頭数は分かると思いますが、効率というのは運営のやり方です。例えば実は暇にしている奴をなるべくなくして、意味のない業務をなるべくなくすなど。あちこちの現場で一生懸命行われていることだと思います。
業務量>労働力⇛質↓・頭数→・効率↑⇛トラブル↑
業務量があまりに過多の状態が続くと、まず先程書いた麻酔の質が下がります。とりあえず取り繕ったような、さばくだけの麻酔だらけになる。
世間で言われているように、仕事が多すぎて人が減る、というのは意外と起きない印象があります。やはりみんな自分が辞めたらこの現場困るだろうな、という気持ちがあるのか意外と忙しい時期は人が減らない。
効率はこんな業界でも少しずつですが、やはり上がります。
例えば、薬の管理を薬剤師に入ってもらってやるようにしたり、麻酔のやり方をある程度マニュアル化して麻酔科医の出入り(交代)がスムーズにいくようにしたり、そんなことです。
しかし実際の経験からいうと、業務量>労働力の状態が続くといくら対応しようとしてもどうしてもトラブルが増えるという結果になることが多いようです。
公表されるような医療事故とまではいかない細かいトラブルは、現場ではたくさん起きています。
大きな病院の経験が豊かな麻酔科医達は、大抵そのトラブルの火消しが業務の多くを占めるようになってしまいます。
業務量<労働力⇛質→・頭数↓・効率↓⇛業務量↑
逆に労働力が過多になってきた時どうなるかですが、麻酔の質って意外と変わらないんですよね。
じゃあいつ麻酔の質が向上するんだ、という話になってきますが、個人的にはこういう文脈では語れないという気がしています。つまり新しい薬が出てきた時、とか新しい麻酔のやりかた(神経ブロックなど)が出てきた時に麻酔の質が向上する、みたいなことでしょうか。

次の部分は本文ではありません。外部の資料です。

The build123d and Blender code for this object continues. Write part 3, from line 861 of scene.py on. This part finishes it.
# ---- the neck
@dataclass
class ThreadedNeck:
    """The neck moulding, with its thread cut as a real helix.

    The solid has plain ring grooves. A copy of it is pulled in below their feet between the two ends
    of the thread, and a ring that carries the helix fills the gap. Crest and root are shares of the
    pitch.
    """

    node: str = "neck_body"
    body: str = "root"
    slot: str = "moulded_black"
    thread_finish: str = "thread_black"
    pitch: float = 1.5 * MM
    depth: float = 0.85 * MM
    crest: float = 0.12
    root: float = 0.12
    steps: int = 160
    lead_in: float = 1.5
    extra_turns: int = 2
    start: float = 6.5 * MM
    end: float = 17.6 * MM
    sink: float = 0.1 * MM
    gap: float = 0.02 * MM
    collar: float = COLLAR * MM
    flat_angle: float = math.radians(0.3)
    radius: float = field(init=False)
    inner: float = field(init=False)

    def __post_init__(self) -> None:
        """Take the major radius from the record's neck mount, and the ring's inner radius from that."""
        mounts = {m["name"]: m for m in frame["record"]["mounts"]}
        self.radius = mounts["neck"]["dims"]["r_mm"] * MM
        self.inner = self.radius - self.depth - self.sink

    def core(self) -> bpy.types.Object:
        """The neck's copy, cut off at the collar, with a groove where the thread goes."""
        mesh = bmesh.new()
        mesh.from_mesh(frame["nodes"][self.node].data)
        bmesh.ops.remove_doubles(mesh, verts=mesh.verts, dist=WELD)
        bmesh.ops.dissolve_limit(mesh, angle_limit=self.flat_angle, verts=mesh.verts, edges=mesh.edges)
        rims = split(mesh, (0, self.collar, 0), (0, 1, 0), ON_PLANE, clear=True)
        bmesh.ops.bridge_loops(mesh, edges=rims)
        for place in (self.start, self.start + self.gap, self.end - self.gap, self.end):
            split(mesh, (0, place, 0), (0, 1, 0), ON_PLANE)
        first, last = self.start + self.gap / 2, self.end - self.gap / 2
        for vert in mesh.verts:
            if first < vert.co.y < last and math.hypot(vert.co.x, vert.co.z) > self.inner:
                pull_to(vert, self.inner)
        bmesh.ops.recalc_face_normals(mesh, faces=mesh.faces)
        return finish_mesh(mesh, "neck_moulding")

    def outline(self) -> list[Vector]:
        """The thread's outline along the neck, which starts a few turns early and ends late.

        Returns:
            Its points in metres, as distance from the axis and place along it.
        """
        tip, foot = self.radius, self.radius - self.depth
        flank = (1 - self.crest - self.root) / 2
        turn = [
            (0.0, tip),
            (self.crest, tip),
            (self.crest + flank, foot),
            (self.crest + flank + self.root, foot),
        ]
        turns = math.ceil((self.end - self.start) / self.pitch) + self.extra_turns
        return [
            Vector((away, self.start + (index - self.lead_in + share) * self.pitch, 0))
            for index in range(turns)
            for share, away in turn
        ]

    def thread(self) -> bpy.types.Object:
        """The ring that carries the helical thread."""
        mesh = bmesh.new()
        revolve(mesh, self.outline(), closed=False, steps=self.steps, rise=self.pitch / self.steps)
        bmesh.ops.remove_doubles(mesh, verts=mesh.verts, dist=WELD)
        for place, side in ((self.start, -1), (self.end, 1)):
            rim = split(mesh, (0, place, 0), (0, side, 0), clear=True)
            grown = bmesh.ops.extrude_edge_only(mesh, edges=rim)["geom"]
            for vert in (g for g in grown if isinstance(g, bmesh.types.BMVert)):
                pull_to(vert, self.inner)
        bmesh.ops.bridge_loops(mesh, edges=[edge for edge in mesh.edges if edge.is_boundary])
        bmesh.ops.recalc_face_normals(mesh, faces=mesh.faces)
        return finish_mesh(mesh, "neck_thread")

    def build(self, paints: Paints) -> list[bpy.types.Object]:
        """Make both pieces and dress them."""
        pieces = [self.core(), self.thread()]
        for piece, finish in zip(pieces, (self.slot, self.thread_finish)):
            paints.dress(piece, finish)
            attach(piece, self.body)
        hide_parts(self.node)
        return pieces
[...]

ちゃんと研修医に指導する時間ができて、しっかりと教える人も多少はでてくるとは思うんですが。
そしてなぜか頭数が減るんですよね。何人も麻酔科医がいると、辞めたいと思っている人が絶対何人か潜在的にいるんですよね。そういう人が、人員が増えてくるとそれをきっかけに辞めてしまいます。だからどの現場もいつも頭数不足感に悩まされることになります。
労働力が多いと仕事の効率は下がります。人は怠惰な生き物なので、一人2列みていた状態から一人1列みる状態になって余裕でできても、何かその分工夫してより効率の良い仕事のやり方を考え出すなんてことはしないわけです。余裕がある内によい方法を考えておく、なんてことができたらいいんでしょうけど、僕の経験からいうと医療の現場ってそんなに意識の高い場所じゃないですからね。

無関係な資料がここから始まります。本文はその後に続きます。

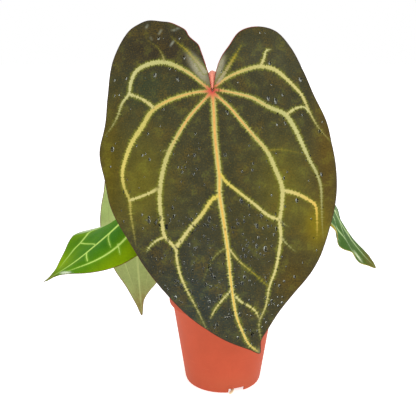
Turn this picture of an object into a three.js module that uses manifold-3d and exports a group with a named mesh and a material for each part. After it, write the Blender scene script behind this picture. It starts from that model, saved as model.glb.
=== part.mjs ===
// A velvet-leaved anthurium hybrid in a terracotta-coloured nursery pot.
// Millimetres, +Z up. Every piece is placed from the middle of the pot's underside, and the plant faces -Y.
// The finished group is then moved until its origin is below the middle of the whole plant.
import * as THREE from 'three';
import { mergeVertices } from 'three/addons/utils/BufferGeometryUtils.js';
import Module from 'manifold-3d';

const wasm = await Module();
wasm.setup();

// Pot
const POT_HEIGHT = 92;
const POT_FOOT_RADIUS = 36.8;
const POT_SHOULDER_RADIUS = 48.8;
const POT_RIM_RADIUS = 52;
const POT_RIM_HEIGHT = 11;
const POT_WALL = 1.3;
const POT_FOOT_ROUND = 2.6;
const POT_FLOOR_HEIGHT = 5;
const POT_EDGE = 0.5;
const POT_LIP = 1.6;
const POT_FILLET = 2;
const POT_SIDES = 48;
const NOTCH_COUNT = 3;
const NOTCH_WIDTH = 16;
const NOTCH_HEIGHT = 4.6;
const NOTCH_REACH = [32.8, 46.8];
const NOTCH_TURN = -70;
const SLOT_WIDTH = 11.2;
const SLOT_REACH = [25.4, 33.4];
const SLOT_HEIGHT = 10;
const DRAIN_RADIUS = 3.6;
const DRAIN_CIRCLE = 17;
const DRAIN_COUNT = 4;
const DRAIN_SIDES = 12;

// Potting mix
const MIX_LEVEL = 78;
const MIX_GAP = 0.3;
const MIX_SPOKES = 36;
const MIX_RINGS = 9;
const MIX_EDGE_DROP = 3;
const MIX_FOOT_ROUND = 3;
const CHIP_COUNT = 70;
const CHIP_RISE = 3.2;
const CHIP_TILT = 0.5;

// Clearance between touching pieces
const GAP = 0.3;

// Stem
const STEM_X = 0;
const STEM_Y = 10;
const STEM_FOOT = 34;
const STEM_TOP = 95;
const STEM_RADIUS = 8;
const STEM_CROWN_RADIUS = 11.5;
const STEM_SIDES = 14;
const SCAR_COUNT = 5;
const SCAR_RISE = 0.7;

// Leaf blades
const BLADE_THICKNESS = 1;
const OUTLINE_STEP = 7;
const VEIN_STEP = 8;
const NET_STEP = 7;
const FILL_STEP = 8.6;
const FILL_JITTER = 0.8;
const FILL_ROOM = 5.3;
const RIB_HALF_WIDTH = 2.3;
const RIB_DEPTH = 1.4;
const RIB_RISE = 0.35;
const RIB_ROOM = 2;
const RIB_TIP_WIDTH = 0.55;
const RIB_TIP_DEPTH = 0.35;
const NET_DEPTH = 0.7;
const NET_RISE = 0.25;
const NET_ROOM = 2.4;
const QUILT_REACH = 11;
const WAVE_REACH = 16;
const WAVE_CENTRE = 0.35;

// Each leaf is drawn flat, in millimetres across and along from the point where its petiole joins,
// and is then bent and curled in space. curl is in degrees over the half width, at the base and the tip.
const MAIN_LEAF = {
  junction: [-10.7, -6.7, 284],
  heading: [0, -0.415, -0.91],
  face: [0, -0.91, 0.415],
  length: 236,
  halfWidth: 105,
  bend: 16,
  twist: 0,
  curl: { right: [14, 10], left: [14, 10] },
  quilt: 1.6,
  wave: { height: 1.8, count: 9, start: 0.6 },
  outline: [
    [0, 1], [1, -6], [3, -18], [8, -31], [14, -40], [24, -54], [39, -59], [57, -56], [71, -42],
    [82, -21], [92, 5], [104, 30], [110, 55], [111, 81], [108, 110], [100, 139], [88, 160],
    [72, 180], [59, 197], [50, 211], [43, 223], [42, 234], [32, 230], [7, 219], [-24, 198],
    [-59, 157], [-75, 133], [-89, 106], [-96, 82], [-101, 57], [-96, 29], [-95, 3], [-91, -28],
    [-76, -56], [-58, -66], [-38, -64], [-23, -56], [-12, -42], [-7, -27], [-3, -14],
  ],
  ribs: [
    [[0, 5], [4, 60], [6, 92], [12, 132], [18, 184], [26, 213], [40, 231]],
    [[-2, 4], [-20, 24], [-38, 55], [-46, 88], [-44, 119], [-32, 141], [-28, 164], [-15, 191], [-5, 212]],
    [[-4, 2], [-29, 6], [-54, 19], [-71, 46], [-80, 74], [-73, 98], [-70, 123], [-67, 144]],
    [[-6, -4], [-20, -15], [-43, -26], [-68, -19], [-75, 2], [-85, 22], [-96, 40]],
    [[-4, -12], [-12, -24], [-29, -41], [-42, -55], [-47, -65]],
    [[2, 5], [26, 29], [48, 55], [61, 86], [59, 117], [58, 145], [47, 191], [43, 222]],
    [[4, 2], [35, 7], [64, 21], [79, 46], [96, 84], [98, 120], [100, 138]],
    [[5, -5], [28, -18], [55, -20], [76, -2], [87, 19], [108, 45]],
    [[4, -12], [12, -22], [31, -39], [41, -59]],
  ],
  net: [
    [[-73, 98], [-64, 95], [-47, 87]],
    [[-42, 130], [-56, 140], [-58, 146]],
    [[6, 94], [-9, 110], [-32, 139]],
    [[-75, 2], [-65, 6], [-52, 16]],
    [[43, -23], [54, -39]],
    [[65, 22], [75, 15], [87, 19]],
    [[61, 89], [74, 92], [91, 102], [93, 133]],
    [[60, 129], [67, 138], [79, 150]],
    [[6, 74], [23, 91], [50, 112], [59, 114]],
    [[15, 141], [36, 162], [49, 174]],
    [[19, 181], [30, 191], [41, 201]],
    [[16, 177], [8, 186], [-2, 202]],
    [[13, 138], [2, 147], [-9, 171]],
  ],
};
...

業務量<労働力の状態がある程度続くと、業務量↑という結果になります。病院の手術室って常にオペ増やせという圧力かかってますしね。オペが増える。
しかしそのあとさっき述べたような理由で頭数が減り労働力が減少しても、一度増えたオペはなかなか減らせない。どこの施設でもあるような話なんじゃないでしょうか。
なので麻酔科・手術室側としてはいくら人手に余裕ができても業務を増やすことに抵抗しがちになるわけですね。
こう考えると「業務量>労働力」と「業務量<労働力」の状態って、原理的に行ったり来たりする性質があるのかもな、と思えてきます。
このように業務量と労働力のミスマッチの話題を言語化してみると、いろいろと見えてくることがあります。
今自分の施設はそのゆらぎの中のどのあたりに位置しているんだろうか、など考えてみても良いかも知れません。
「ずっと業務量>>労働力だよ!」という声も聞こえてきそうですけど。